Il caregiver è colui che si prende cura, in maniera volontaria e gratuita, di una persona, di norma un familiare, un partner o un amico, che non riesce a prendersi cura di sé. Per molti, essere presenti ad una richiesta di aiuto è una missione di vita ed è un valore fondamentale.
Ho scoperto recentemente, attraverso il mio percorso di formazione in Caregiver Coaching, che il mondo dei caregiver è tutto in salita: in Europa oltre 100 milioni di persone si prendono cura di un parente e questo numero è destinato ad aumentare.
Nel 2018, secondo un’indagine Istat, in Italia i caregiver superavano i 12 milioni ma si stima che siano molti di più. Sono soprattutto donne, in età compresa tra i 45 e i 55 anni e che spesso svolgono anche un lavoro fuori casa ma ci sono anche dei giovani, 169.000, tra i 15 e i 16 anni divisi tra scuola e lavoro.
Chiunque può essere un caregiver e molti non se ne rendono neanche conto; diventare caregiver è un processo improvviso per alcuni e graduale per altri.
Molto spesso si sottovaluta l’impatto fisico ed emozionale che la cura dell’altro può avere su di sé proprio perché il caregiver non ha uno status riconosciuto dalla nostra cultura ed è spesso invisibile agli occhi degli altri. Purtroppo a livello sanitario non è stato ancora predisposto un supporto a questa figura che soffre in silenzio ed è alla ricerca costante di un equilibrio difficile da trovare.
I caregiver hanno un livello di stress superiore alla media perché sono sempre in servizio e disponibili. Immaginate per un momento di aggiungere, oltre a tutto quello che fate, un compito di questo tipo ed il livello di responsabilità che ne consegue.
Lo stress a lungo termine porta a stanchezza, isolamento, mancanza di sonno, irritabilità, problemi fisici, ansia e depressione.
Ma chi si prende cura dei caregiver?
Il Caregiver Coaching nasce per dare una voce a questi clienti, persone speciali e uniche, ascoltando le loro storie e le loro prospettive.
Esistono tante situazioni, percorsi e stadi diversi nel mondo del caregiver, e magari potreste ritrovarvi in uno di questi.
Denise M. Brown, fondatrice di “Caregiving Years training Academy”, ha sviluppato un modello: “6 stages to a meaningful journey” per descrivere le varie fasi del percorso del caregiver:
Il caregiver in attesa, che aspetta il momento in cui dovrà aiutare un familiare o un amico; il caregiver matricola, che sta iniziando ad assistere e sperimentare questo mondo; il caregiver radicato, che ha un ruolo e delle responsabilità da tempo e che ha bisogno di adottare una routine; il caregiver pragmatico, che assiste da tempo e conosce bene il suo ruolo; il caregiver in transizione, cui scopo è cambiato dal fare all’essere e infine il Godspeed caregiver, cui ruolo è terminato.

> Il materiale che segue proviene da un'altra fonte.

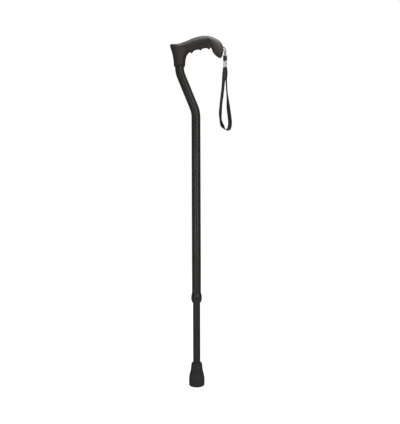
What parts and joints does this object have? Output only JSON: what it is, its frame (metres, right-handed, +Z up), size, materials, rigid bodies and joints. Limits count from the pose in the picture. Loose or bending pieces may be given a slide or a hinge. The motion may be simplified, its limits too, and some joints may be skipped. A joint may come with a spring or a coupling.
{
  "type": "walking cane",
  "caption": "Height-adjustable walking cane with an offset bent shaft, a moulded grip with finger ridges, a twist locking collar, a rubber tip and a wrist strap.",
  "frame": {"origin": "centre of the rubber tip's foot, where it meets the floor", "axes": "+Z up the shaft, +X towards the nose of the handle, +Y to the side that the height holes and the snap button face"},
  "size_m": [0.1528, 0.0384, 0.864],
  "materials": {
    "grip_plastic": "soft black moulding with a fine spark texture",
    "core_plastic": "glass-filled nylon, as moulded",
    "steel_zinc": "zinc plated steel",
    "tube_black": "black anodised, satin",
    "nylon_black": "black nylon, fine matt",
    "nylon_white": "natural nylon",
    "squeeze_rubber": "soft black rubber",
    "spring_steel": "tempered spring steel",
    "tip_rubber": "moulded black rubber",
    "cord_black": "braided black polyester",
    "webbing_black": "woven black polyester webbing",
    "crimp_silver": "bright nickel plated"
  },
  "bodies": {
    "lower_leg": {"lower_tube": "tube_black", "guide_bushing": "nylon_white", "button_spring": "spring_steel", "rubber_tip": "tip_rubber", "tip_washer": "steel_zinc"},
    "upper_cane": {"handle_core": "core_plastic", "handle_cover": "grip_plastic", "handle_screw": "steel_zinc", "strap_pin": "steel_zinc", "upper_tube": "tube_black", "tube_plug": "nylon_white", "collet": "nylon_black"},
    "height_button": {"snap_button": "steel_zinc"},
    "twist_lock": {"lock_ring": "nylon_black", "squeeze_ring": "squeeze_rubber"},
    "tether": {"tether_cord": "cord_black"},
    "wrist_strap": {"strap_tab": "webbing_black", "strap_crimp": "crimp_silver", "strap_loop": "webbing_black"}
  },
  "joints": [
    {"name": "height_adjust", "type": "slide", "parent": "lower_leg", "child": "upper_cane", "axis": [0, 0, 1], "range_m": [-0.0762, 0.0762]},
    {"name": "button_press", "type": "slide", "parent": "lower_leg", "child": "height_button", "axis": [0, -1, 0], "range_m": [0, 0.0043], "stiffness_N_per_m": 1500, "springref_m": -0.002, "deforming": ["button_spring"]},
    {"name": "lock_twist", "type": "hinge", "parent": "upper_cane", "child": "twist_lock", "pos_m": [0, 0, 0.21], "axis": [0, 0, -1], "range_deg": [0, 120]},
    {"name": "tether_swing", "type": "hinge", "parent": "upper_cane", "child": "tether", "pos_m": [0.064, 0, 0.835], "axis": [0, -1, 0], "range_deg": [0, 45]},
    {"name": "strap_sway", "type": "hinge", "parent": "tether", "child": "wrist_strap", "pos_m": [0.0727, 0, 0.8153], "axis": [1, 0, 0], "range_deg": [-60, 60]}
  ]
}
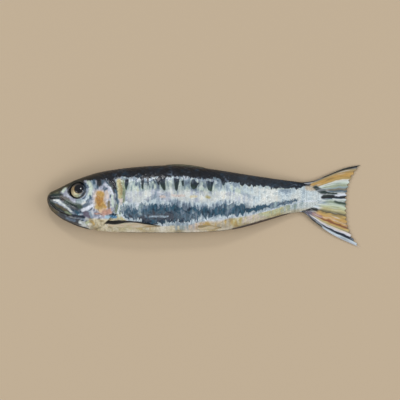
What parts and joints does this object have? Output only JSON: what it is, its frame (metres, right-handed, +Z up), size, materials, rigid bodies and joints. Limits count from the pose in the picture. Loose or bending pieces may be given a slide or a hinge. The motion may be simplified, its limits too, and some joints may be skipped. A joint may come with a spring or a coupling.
{
  "type": "whole raw sardine",
  "caption": "Whole raw sardine lying on its flank: slender silver body with a dark back, closed mouth, set-in eyes, gill opening, folded body fins and a spread forked tail fin.",
  "frame": {"origin": "centre of the footprint, on the surface that the fish lies on", "axes": "+X from the snout to the tail, +Y from the belly to the back, +Z up through the left flank"},
  "size_m": [0.19, 0.0506, 0.0197],
  "materials": {
    "skin": "wet silver scales, slate-blue band and blue-black back, clear mucus gloss",
    "eye": "wet glossy eye, pale gold iris round a black pupil"
  },
  "bodies": {
    "root": {"fish": "skin", "eye_left": "eye", "eye_right": "eye"}
  },
  "joints": []
}
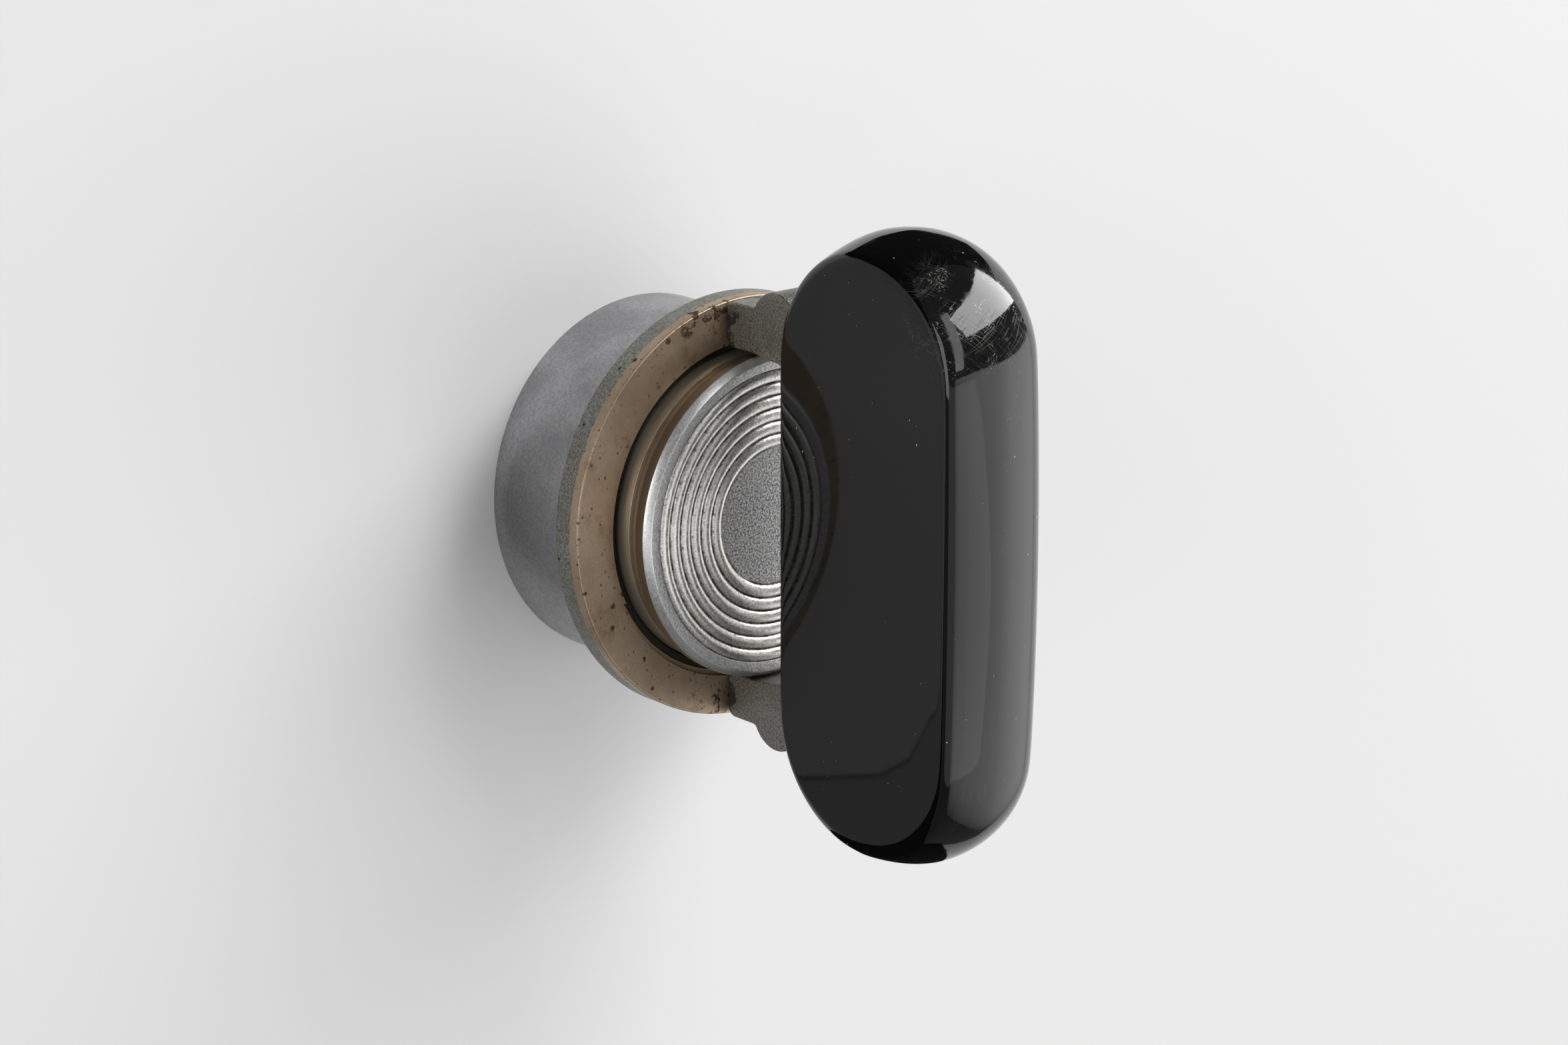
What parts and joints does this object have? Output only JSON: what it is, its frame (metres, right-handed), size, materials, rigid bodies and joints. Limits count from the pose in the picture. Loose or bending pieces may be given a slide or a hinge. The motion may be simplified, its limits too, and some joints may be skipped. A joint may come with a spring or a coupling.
{
  "type": "fold-out winding key",
  "caption": "Black moulded winding key hinged on a two-armed metal fork, turning with a ringed dial above a round housing that holds its bearing, ratchet and click.",
  "frame": {"origin": "centre of the mounting face under the housing, on the winding axis", "axes": "+Z out along the winding axis, Y along the grip's hinge, the grip's flat face towards -X"},
  "size_m": [0.0285, 0.0418, 0.0355],
  "materials": {
    "black_moulding": "polished black moulding with fine scratches",
    "frosted_dial": "fine frosted, turned beads",
    "blasted_fork": "sandblasted grey metal",
    "tan_plate": "finely brushed, tarnished tan with dark specks",
    "brown_drum": "turned, tarnished brown-grey",
    "bright_steel": "plain machined steel",
    "spring_steel": "blued spring steel",
    "bearing_brass": "plain turned brass",
    "housing_alloy": "as machined, dull grey"
  },
  "bodies": {
    "base": {"housing": "housing_alloy", "bearing_bush": "bearing_brass", "housing_cover": "bright_steel", "cover_screws": "bright_steel", "click_screw": "bright_steel", "click_spring": "spring_steel", "spring_screw": "bright_steel"},
    "winder": {"winding_arbor": "bright_steel", "ratchet_wheel": "bearing_brass", "retaining_ring": "spring_steel", "thrust_washer": "bearing_brass", "key_fork": "blasted_fork", "ring_plate": "tan_plate", "drum_ring": "brown_drum", "drum_screws": "bright_steel", "ringed_dial": "frosted_dial", "fork_screw": "bright_steel", "lock_washer": "bright_steel"},
    "key": {"grip": "black_moulding", "hinge_block": "bright_steel", "grip_screws": "bright_steel", "hinge_pins": "bright_steel", "hinge_washers": "bearing_brass"},
    "click": {"click": "bright_steel"}
  },
  "joints": [
    {"name": "winding", "type": "hinge", "parent": "base", "child": "winder", "pos_m": [0, 0, 0], "axis": [0, 0, 1], "continuous": true},
    {"name": "key_fold", "type": "hinge", "parent": "winder", "child": "key", "pos_m": [0.0005, 0, 0.0212], "axis": [0, 1, 0], "range_deg": [0, 90]},
    {"name": "click_lift", "type": "hinge", "parent": "base", "child": "click", "pos_m": [-0.00719, 0.00415, 0.005], "axis": [0, 0, 1], "range_deg": [0, 9], "stiffness_Nm_per_rad": 0.001, "springref_deg": -4.58, "deforming": ["click_spring"]}
  ]
}
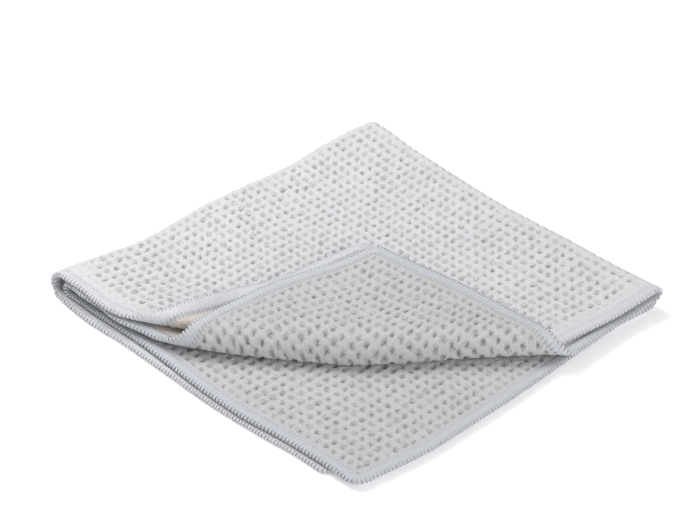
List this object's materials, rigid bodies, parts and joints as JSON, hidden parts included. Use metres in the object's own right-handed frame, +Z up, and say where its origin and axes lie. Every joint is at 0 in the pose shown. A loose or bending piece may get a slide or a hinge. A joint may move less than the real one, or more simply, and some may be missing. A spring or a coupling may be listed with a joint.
{
  "type": "folded dish towel",
  "caption": "White waffle-weave dish towel with an overlocked edge, folded in quarters, the front corner of its top layers turned back.",
  "frame": {"origin": "middle of the folded towel's box, on the surface that it lies on", "axes": "+Z up; the folded towel's sides run along X and Y, its open front corner points to +X -Y"},
  "size_m": [0.2084, 0.2026, 0.0197],
  "materials": {
    "cloth": "soft matt waffle weave"
  },
  "bodies": {
    "root": {"towel": "cloth"}
  },
  "joints": []
}
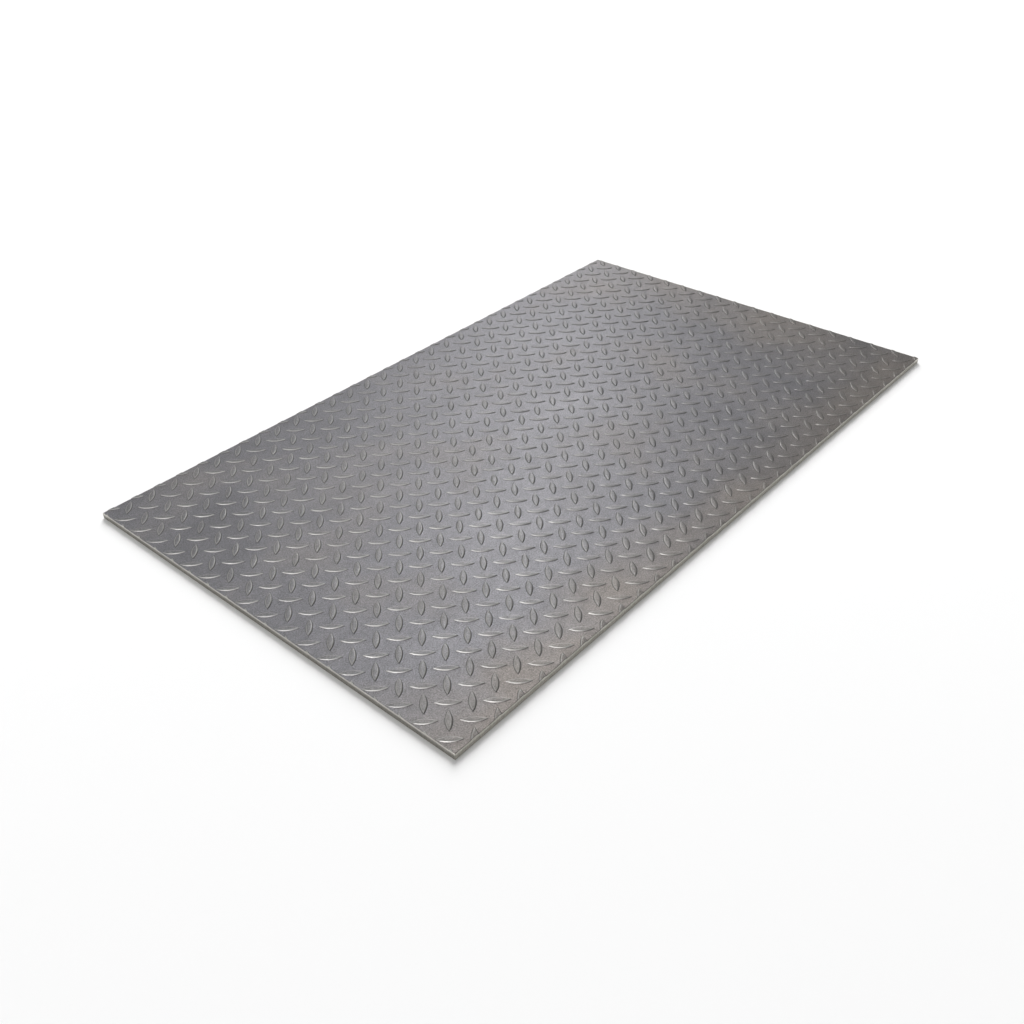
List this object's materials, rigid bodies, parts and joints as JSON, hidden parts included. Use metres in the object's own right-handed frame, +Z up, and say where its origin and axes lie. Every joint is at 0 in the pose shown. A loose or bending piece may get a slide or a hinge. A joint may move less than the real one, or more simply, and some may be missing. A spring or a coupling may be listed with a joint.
{
  "type": "raised-pattern steel floor plate",
  "caption": "Rectangular cut of hot-rolled steel floor plate with a raised checkered lug pattern for grip on its upper face and a plain underside.",
  "frame": {"origin": "middle of the underside, the face the plate lies on", "axes": "+X along the long side, +Y along the short side, +Z up out of the patterned face"},
  "size_m": [1, 0.6, 0.008],
  "materials": {
    "steel": "satin hot-rolled mill finish, bare"
  },
  "bodies": {
    "root": {"checker_plate": "steel"}
  },
  "joints": []
}
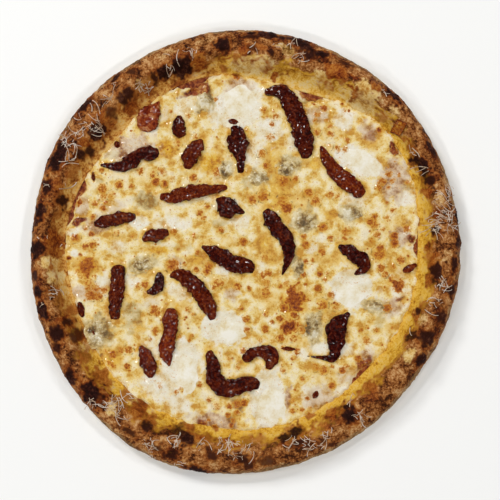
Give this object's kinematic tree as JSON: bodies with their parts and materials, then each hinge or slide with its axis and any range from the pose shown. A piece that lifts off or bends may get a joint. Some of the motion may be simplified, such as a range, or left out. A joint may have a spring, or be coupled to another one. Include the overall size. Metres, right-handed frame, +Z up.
{
  "type": "three cheese pizza",
  "caption": "Whole round three cheese pizza with a puffed, charred crust, melted cheese, blue cheese and sun-dried tomato strips.",
  "frame": {"origin": "bottom centre of the whole pizza, on the surface it rests on", "axes": "+Z up out of the toppings, +Y away from the viewer as the pizza is seen from above"},
  "size_m": [0.2974, 0.3084, 0.0262],
  "materials": {
    "crust": "baked dough, matt, leopard-spotted with char",
    "tomato_sauce": "wet tomato sauce",
    "melted_cheese": "melted cheese, oily, browned in spots",
    "mozzarella": "smooth melted mozzarella",
    "blue_cheese": "crumbly, grey-green veins",
    "sun_dried_tomato": "leathery, oily, wrinkled",
    "tomato_flesh": "soft cooked tomato"
  },
  "bodies": {
    "root": {"crust": "crust", "tomato_sauce": "tomato_sauce", "melted_cheese": "melted_cheese", "mozzarella_pool_1": "mozzarella", "mozzarella_pool_2": "mozzarella", "mozzarella_pool_3": "mozzarella", "mozzarella_pool_4": "mozzarella", "mozzarella_pool_5": "mozzarella", "mozzarella_pool_6": "mozzarella", "blue_cheese_1": "blue_cheese", "blue_cheese_2": "blue_cheese", "blue_cheese_3": "blue_cheese", "blue_cheese_4": "blue_cheese", "blue_cheese_5": "blue_cheese", "blue_cheese_6": "blue_cheese", "blue_cheese_7": "blue_cheese", "blue_cheese_8": "blue_cheese", "blue_cheese_9": "blue_cheese", "blue_cheese_10": "blue_cheese", "blue_cheese_11": "blue_cheese", "tomato_strip_1": "sun_dried_tomato", "tomato_strip_2": "sun_dried_tomato", "tomato_strip_3": "sun_dried_tomato", "tomato_strip_4": "sun_dried_tomato", "tomato_strip_5": "sun_dried_tomato", "tomato_strip_6": "sun_dried_tomato", "tomato_strip_7": "sun_dried_tomato", "tomato_strip_8": "sun_dried_tomato", "tomato_strip_9": "sun_dried_tomato", "tomato_strip_10": "sun_dried_tomato", "tomato_strip_11": "sun_dried_tomato", "tomato_strip_12": "sun_dried_tomato", "tomato_strip_13": "sun_dried_tomato", "tomato_strip_14": "sun_dried_tomato", "tomato_strip_15": "sun_dried_tomato", "tomato_strip_16": "sun_dried_tomato", "tomato_strip_17": "sun_dried_tomato", "tomato_strip_18": "sun_dried_tomato", "tomato_strip_19": "sun_dried_tomato", "tomato_strip_20": "sun_dried_tomato", "tomato_strip_21": "sun_dried_tomato", "tomato_strip_22": "sun_dried_tomato", "tomato_flesh": "tomato_flesh"}
  },
  "joints": []
}
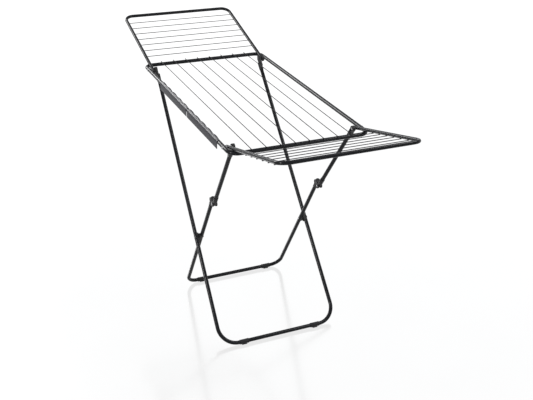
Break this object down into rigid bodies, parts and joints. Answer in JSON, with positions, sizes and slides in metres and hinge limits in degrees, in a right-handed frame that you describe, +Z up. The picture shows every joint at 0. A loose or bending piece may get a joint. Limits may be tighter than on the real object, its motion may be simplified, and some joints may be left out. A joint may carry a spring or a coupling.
{
  "type": "folding clothes airer",
  "caption": "Free-standing folding clothes airer with crossed tube legs, a wired panel, two fold-out wings and clip-on hanger strips.",
  "frame": {"origin": "on the floor under the middle of the panel", "axes": "+X from the rear feet to the front feet, along the panel; +Y across the airer, away from the rail with the hanger strips; +Z up"},
  "size_m": [1.7756, 0.571, 1.0433],
  "materials": {
    "tube_paint": "gloss black powder coat",
    "wire_paint": "satin dark grey coating on thin wire",
    "black_plastic": "satin moulded black",
    "clip_plastic": "satin moulded black",
    "strip_plastic": "satin dark grey",
    "rivet_steel": "blackened steel rivet",
    "plain_steel": "bare steel, hidden inside the tube"
  },
  "bodies": {
    "front_leg": {"front_leg": "tube_paint", "front_leg_knuckle_left": "black_plastic", "front_leg_knuckle_right": "black_plastic", "crossing_rivet_left": "rivet_steel", "crossing_rivet_right": "rivet_steel", "front_saddle_left": "black_plastic", "front_saddle_right": "black_plastic", "front_foot_clip_left": "clip_plastic", "front_foot_clip_right": "clip_plastic"},
    "rear_leg": {"rear_leg": "tube_paint", "rear_saddle_left": "black_plastic", "rear_saddle_right": "black_plastic", "elbow_fork_left": "black_plastic", "elbow_fork_right": "black_plastic", "elbow_rivet_left": "rivet_steel", "elbow_rivet_right": "rivet_steel", "rear_foot_clip_left": "clip_plastic", "rear_foot_clip_right": "clip_plastic"},
    "rear_links": {"rear_link_left": "tube_paint", "rear_link_right": "tube_paint", "elbow_tongue_left": "black_plastic", "elbow_tongue_right": "black_plastic", "link_knuckle_left": "black_plastic", "link_knuckle_right": "black_plastic", "link_rivet_left": "rivet_steel", "link_rivet_right": "rivet_steel"},
    "panel": {"panel_frame": "tube_paint", "panel_spigot": "plain_steel", "panel_wires": "wire_paint", "pivot_washers": "rivet_steel", "back_pivot_pin_left": "rivet_steel", "back_pivot_pin_right": "rivet_steel", "front_pivot_pin_left": "rivet_steel", "front_pivot_pin_right": "rivet_steel", "hanger_strip_back": "strip_plastic", "hanger_strip_front": "strip_plastic"},
    "back_wing": {"back_wing_frame": "tube_paint", "back_wing_wires": "wire_paint", "back_wing_caps": "black_plastic"},
    "front_wing": {"front_wing_frame": "tube_paint", "front_wing_wires": "wire_paint", "front_wing_caps": "black_plastic"}
  },
  "joints": [
    {"name": "rear_leg_fold", "type": "hinge", "parent": "front_leg", "child": "rear_leg", "pos_m": [0.07647, 0, 0.35124], "axis": [0, -1, 0], "range_deg": [0, 73.28]},
    {"name": "panel_fold", "type": "hinge", "parent": "front_leg", "child": "panel", "pos_m": [-0.448, 0, 0.915], "axis": [0, 1, 0], "range_deg": [0, 45.69]},
    {"name": "elbow_fold", "type": "hinge", "parent": "rear_leg", "child": "rear_links", "pos_m": [0.23029, 0, 0.5792], "axis": [0, 1, 0], "range_deg": [0, 176.83]},
    {"name": "back_wing_fold", "type": "hinge", "parent": "panel", "child": "back_wing", "pos_m": [-0.448, 0, 0.915], "axis": [0, 1, 0], "range_deg": [0, 162]},
    {"name": "front_wing_fold", "type": "hinge", "parent": "panel", "child": "front_wing", "pos_m": [0.448, 0, 0.915], "axis": [0, -1, 0], "range_deg": [0, 160.1]}
  ],
  "couplings": [
    {"joint": "panel_fold", "follows": "rear_leg_fold", "ratio": 0.6235},
    {"joint": "elbow_fold", "follows": "rear_leg_fold", "ratio": 2.4129}
  ]
}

È evidente come ogni fase sia legata all’altra, non lineare, e come il caregiver possa improvvisamente trovarsi in una nuova situazione; per affrontare questa esperienza così unica è necessario sviluppare delle skills sia a livello del “fare” che dell’”essere” proprio perché nessuno, in questa esperienza così speciale, rimane immune a livello emozionale.
Per questo invito il mio cliente caregiver a guardare alle ragioni per cui è un caregiver, al suo sistema di credenze e alla sua storia personale. Vengono toccati temi come la comunicazione tra caregiver/assistito e tutte quelle figure che gli ruotano attorno come gli operatori sanitari.
Ricordiamo anche che il percorso del caregiver è sottoposto alla gestione della crisi, sempre inaspettata e che può mettere a dura prova la quotidianità.
Non rimanere soli.
Le esigenze di ogni caregiver sono diverse ed è fondamentale farsi aiutare; il primo passo è riconoscere le paure, il senso di affaticamento e a volte l’incomprensione da parte di altri.
Cerchiamo, ognuno con le proprie modalità, di rispettare e sostenere questa figura cosi fondamentale perché…
“Vi sono solo quattro tipi di persone al mondo: coloro che sono stati dei caregiver, coloro che sono dei caregiver, coloro che saranno dei caregiver e coloro che avranno bisogno dei caregiver”.